Is it dangerous to be a Trekkie? The life and death of cultist Marshall Applewhite indicates that it just might be. While he and Bonnie Nettles were traveling the country in the 1970s, figuring out their philosophy, Applewhite spent a lot of time talking about Star Trek, Revelation and the possibility that humans and extraterrestrials would meet at the end of the world. These ideas eventually coalesced into the community of Heaven’s Gate. The insular group eschewed contact with the outside world, waiting to “ascend to heaven.”
This apparently came about in 1997 when the Hale-Bopp comet passed close to earth, whereupon Applewhite and 38 of his followers decided to commit suicide to hitch on a ride on the spaceship attached to the comet. As far as we know, spaceships do not “hide” behind comets.
In the summer of 2013, Toronto was infested by a plague of fake Buddhist monks. These men would shave their heads and dress in saffron robes and then harass visitors for food and cash.

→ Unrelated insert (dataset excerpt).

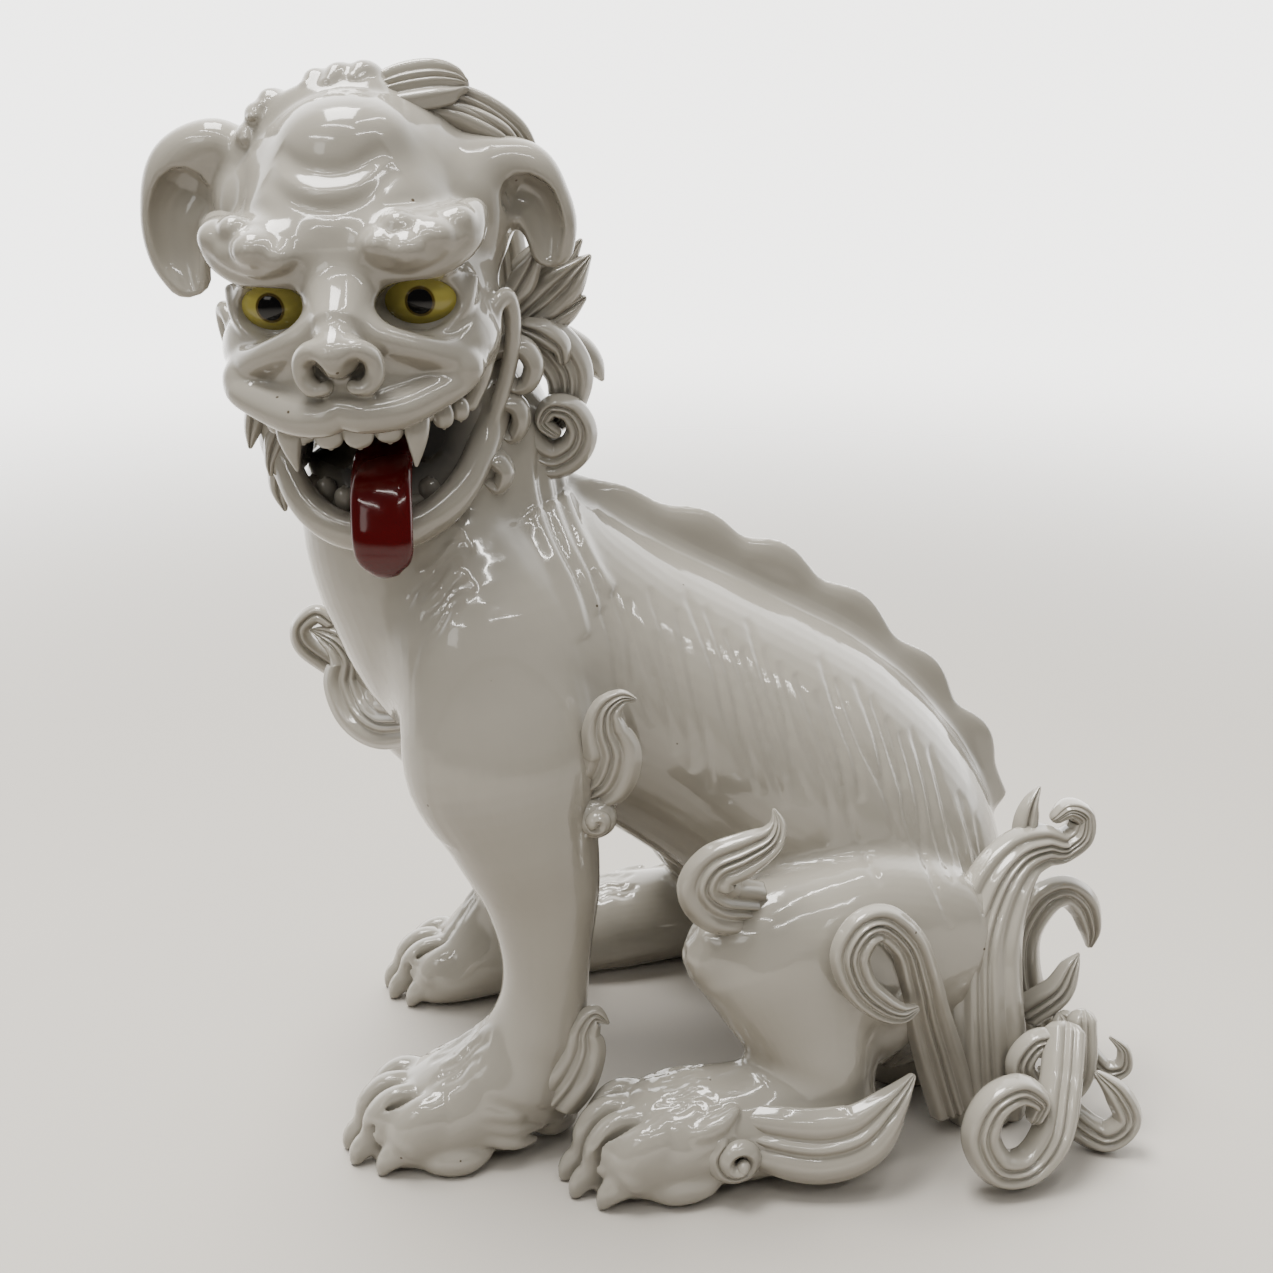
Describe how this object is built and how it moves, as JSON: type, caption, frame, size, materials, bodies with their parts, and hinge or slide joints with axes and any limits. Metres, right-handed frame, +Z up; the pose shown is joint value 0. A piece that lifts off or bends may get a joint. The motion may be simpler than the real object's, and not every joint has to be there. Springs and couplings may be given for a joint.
{
  "type": "foo dog statue",
  "caption": "Seated guardian lion statue in hollow white glazed ceramic, head turned to its left, with curled mane, flames and tail, yellow eyes and a red tongue.",
  "frame": {"origin": "centre of the statue's footprint box, on the surface it stands on", "axes": "+Z up, the body faces -Y and the animal's own left side is +X"},
  "size_m": [0.278, 0.4336, 0.484],
  "materials": {
    "white_glaze": "glossy clear glaze over a white body",
    "yellow_glaze": "glossy yellow glaze with black pupil",
    "red_glaze": "glossy deep red glaze"
  },
  "bodies": {
    "root": {"back_hair": "white_glaze", "beard_spike": "white_glaze", "brow_left": "white_glaze", "brow_right": "white_glaze", "cheek_curl_left": "white_glaze", "cheek_curl_right": "white_glaze", "chest_curl": "white_glaze", "chest_flame": "white_glaze", "crown_roll": "white_glaze", "crown_tuft": "white_glaze", "ear_left": "white_glaze", "ear_right": "white_glaze", "elbow_flame": "white_glaze", "elbow_knob": "white_glaze", "eye_left": "yellow_glaze", "eye_right": "yellow_glaze", "fang_left": "white_glaze", "fang_right": "white_glaze", "foot_flame_left": "white_glaze", "foot_flame_right": "white_glaze", "foreleg_left": "white_glaze", "foreleg_right": "white_glaze", "forepaw_left": "white_glaze", "forepaw_right": "white_glaze", "head_shell": "white_glaze", "hindleg_left": "white_glaze", "hindleg_right": "white_glaze", "hindpaw_left": "white_glaze", "hindpaw_right": "white_glaze", "hip_curl_left": "white_glaze", "hip_curl_right": "white_glaze", "knee_flame_left": "white_glaze", "knee_flame_right": "white_glaze", "lower_jaw": "white_glaze", "lower_teeth": "white_glaze", "mane_leaf_left": "white_glaze", "mane_leaf_right": "white_glaze", "mane_lock_left": "white_glaze", "mane_lock_right": "white_glaze", "mane_spike_left": "white_glaze", "mane_spike_right": "white_glaze", "mane_sweep_left": "white_glaze", "mane_sweep_right": "white_glaze", "nose": "white_glaze", "smile_fold_left": "white_glaze", "smile_fold_right": "white_glaze", "spine_crest": "white_glaze", "tail_hook": "white_glaze", "tail_plume": "white_glaze", "tail_scroll_1": "white_glaze", "tail_scroll_2": "white_glaze", "tail_scroll_3": "white_glaze", "tail_scroll_4": "white_glaze", "tail_tuft": "white_glaze", "tongue": "red_glaze", "torso_shell": "white_glaze", "upper_lip": "white_glaze", "upper_teeth": "white_glaze", "wrist_flame_left": "white_glaze", "wrist_flame_right": "white_glaze"}
  },
  "joints": []
}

The typical game of these fake holy men was to approach a tourist with begging bowl outstretched and ask for a donation. After the tourist shelled out, the “monk” would follow them down the street and make a scene until their victim gave them even more money.
There are Buddhist monks in Toronto, however, although a real, practicing Buddhist monk never solicit donations.
This self-styled “Jewish Indiana Jones” conned over a million dollars from victims in the greater New York area by lying about the adventures he experienced while hunting for Holocaust-era Torahs.
In one instance, he told an investor that he had found a scroll under the floorboards of a building at Bergen-Belsen. Youlus had apparently fallen through a hole while touring the concentration camp and unearthed a treasure-trove of forgotten Judaica and later used a metal detector to find a metal box of Torah scrolls buried at Auschwitz. He used these stories to raise funds for future “endeavors” – though most of the money went to pay his children’s private school tuition.
Youlus’ deception was eventually uncovered and he pled guilty to two counts of fraud, earning a four-year prison sentence.